### [TASK PROMPT]
Print the data exactly, leaving nothing out.

### [GIVEN DATA]
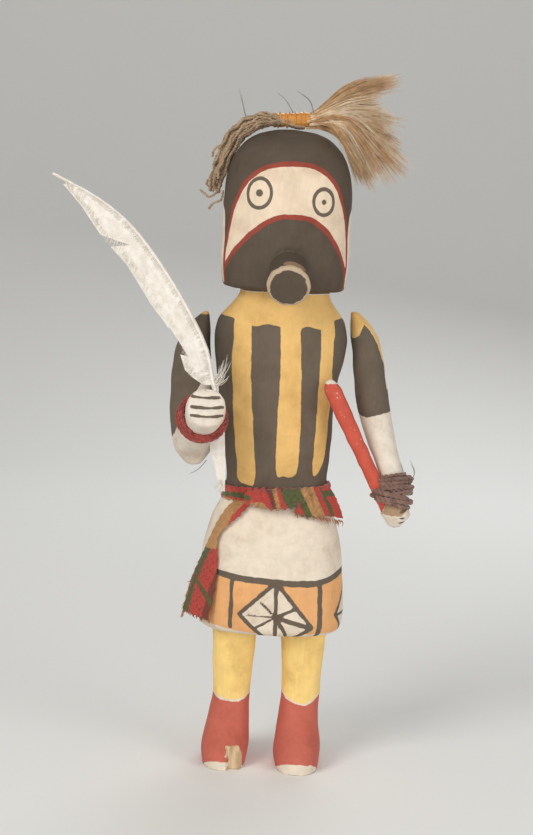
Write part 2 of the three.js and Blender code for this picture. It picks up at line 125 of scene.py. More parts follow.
add_camera()
add_soft_light("key_light", (-0.75, -0.95, 0.85), 0.7, 9.5, (1.0, 0.97, 0.93))
add_soft_light("fill_light", (0.95, -0.75, 0.45), 0.9, 4.6, (1.0, 0.98, 0.95))
add_soft_light("front_light", (0.05, -1.25, 0.35), 0.6, 3.0, (1.0, 0.98, 0.95))
add_soft_light("back_light", (0.25, 0.95, 0.75), 0.8, 4.0, (0.97, 0.98, 1.0))
world = bpy.data.worlds.new("studio")
bpy.context.scene.world = world
world.use_nodes = True
world.node_tree.nodes["Background"].inputs["Color"].default_value = (0.80, 0.80, 0.80, 1)
world.node_tree.nodes["Background"].inputs["Strength"].default_value = 0.36
bpy.context.scene.view_settings.view_transform = "Standard"
print("camera lens:", bpy.context.scene.camera.data.lens, "mm")

# %% [markdown]
# Node trees are long when each node takes five lines. This small helper adds a node, sets its
# properties and plugs in sockets or plain values, so a material below reads like a sentence.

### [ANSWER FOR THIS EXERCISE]
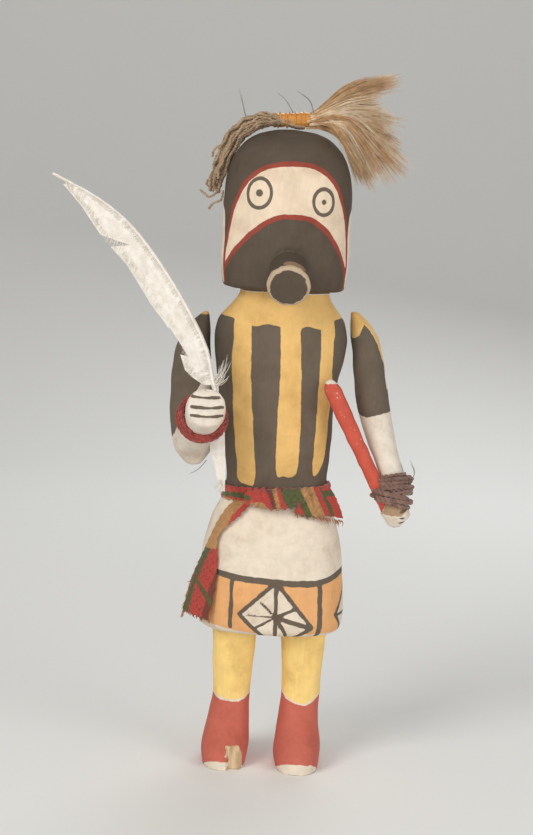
Write part 2 of the three.js and Blender code for this picture. It picks up at line 125 of scene.py. More parts follow.
add_camera()
add_soft_light("key_light", (-0.75, -0.95, 0.85), 0.7, 9.5, (1.0, 0.97, 0.93))
add_soft_light("fill_light", (0.95, -0.75, 0.45), 0.9, 4.6, (1.0, 0.98, 0.95))
add_soft_light("front_light", (0.05, -1.25, 0.35), 0.6, 3.0, (1.0, 0.98, 0.95))
add_soft_light("back_light", (0.25, 0.95, 0.75), 0.8, 4.0, (0.97, 0.98, 1.0))
world = bpy.data.worlds.new("studio")
bpy.context.scene.world = world
world.use_nodes = True
world.node_tree.nodes["Background"].inputs["Color"].default_value = (0.80, 0.80, 0.80, 1)
world.node_tree.nodes["Background"].inputs["Strength"].default_value = 0.36
bpy.context.scene.view_settings.view_transform = "Standard"
print("camera lens:", bpy.context.scene.camera.data.lens, "mm")

# %% [markdown]
# Node trees are long when each node takes five lines. This small helper adds a node, sets its
# properties and plugs in sockets or plain values, so a material below reads like a sentence.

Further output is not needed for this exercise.